Antoinette's life becomes a continuous struggle to find a place where she may be happy and peaceful. She exists in a society in which actions have no redemptive value. Antoinette's notion that she could in fact live and thrive among a different race deteriorates after her interaction with Tia. Tia literally shatters the idea when she throws a rock that pierces Antoinette's face, causing her to bleed: "When I was close I saw the jagged stone in her hand but did not see her throw it. I did not feel it either, only something wet, running down my face. I looked at her and I saw her face crumple up as she began to cry. We stared at each other, blood on my face, tears on hers. It was if I saw myself. Like in a looking glass" (Rhys, p. 45). This act confirms that Antoinette is not wanted by the black population; she must remain separate and isolated from them, despite her intense desire to gain safety and security tamong them. Her reference to a looking glass is at once absurd and at the same time crucial to understanding the roots of her fate. Her connection to a crying Tia symbolizes her connection to both pain and suffering. Antoinette's face bleeds, demonstrating a physical pain. Yet, she internalizes Tia's tears and makes them her own as she realizes that she can no longer be comfortable with an identity that straddles such opposing worlds. This rift is later a major source of her complete emotional breakdown.

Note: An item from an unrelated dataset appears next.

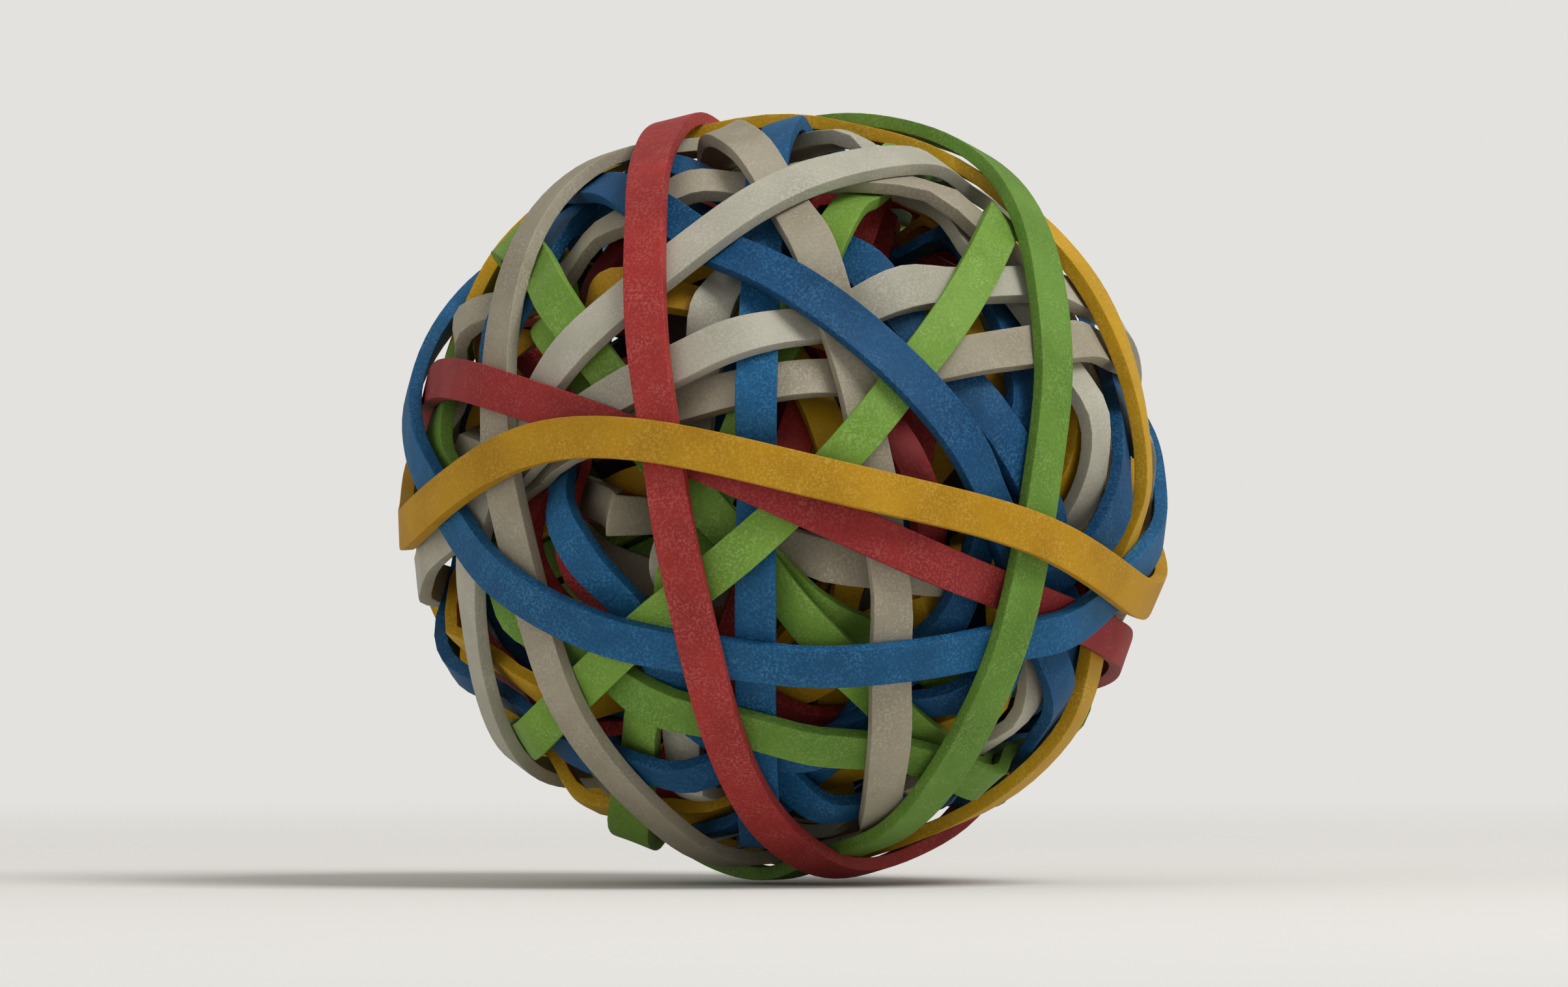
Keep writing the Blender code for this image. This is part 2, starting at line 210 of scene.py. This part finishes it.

Although both Jane Eyre and Wide Sargasso Sea concern issues of justice and social fairness, these novels operate in entirely different settings. The settings created by both authors clearly connect to their beliefs whether or not good and evil are separate entities and whether or not the universe is an inherently fair place. Jamaica, the setting of much of Wide Sargasso Sea, is a lost Eden — full of social injustice and cultural tension. Despite her estrangement from much of her home's population, Antoinette has an affinity for this land. She is engrossed by its exoticism and wildness, yet at the same time she understands that its forbidding future is both harsh and bleak. It is almost as if the lush wildness of her home has become too ripe and is beginning to rot: "Our garden was large and beautiful as that garden in the Bible — the tree of life grew here. But it had grown wild. The paths were overgrown and a smell of dead flowers mixed with that fresh living smell." The Biblical reference to the lost paradise continues: "Orchids flourished out of reach or for some reason not to be touched. One was snaky looking, another like an octopus with long thin brown tentacles bare of leaves hanging from a twisted root" (Rhys p. 19). Almost all that had previously existed in a peaceful harmony had become a changing, dying place. Rhys does not doubt the proverbial garden's existence, but she sees its demise as a result of a society built on human suffering. Those still living in this dying place are therefore banished to a life of uncertain moral footing and unclear values.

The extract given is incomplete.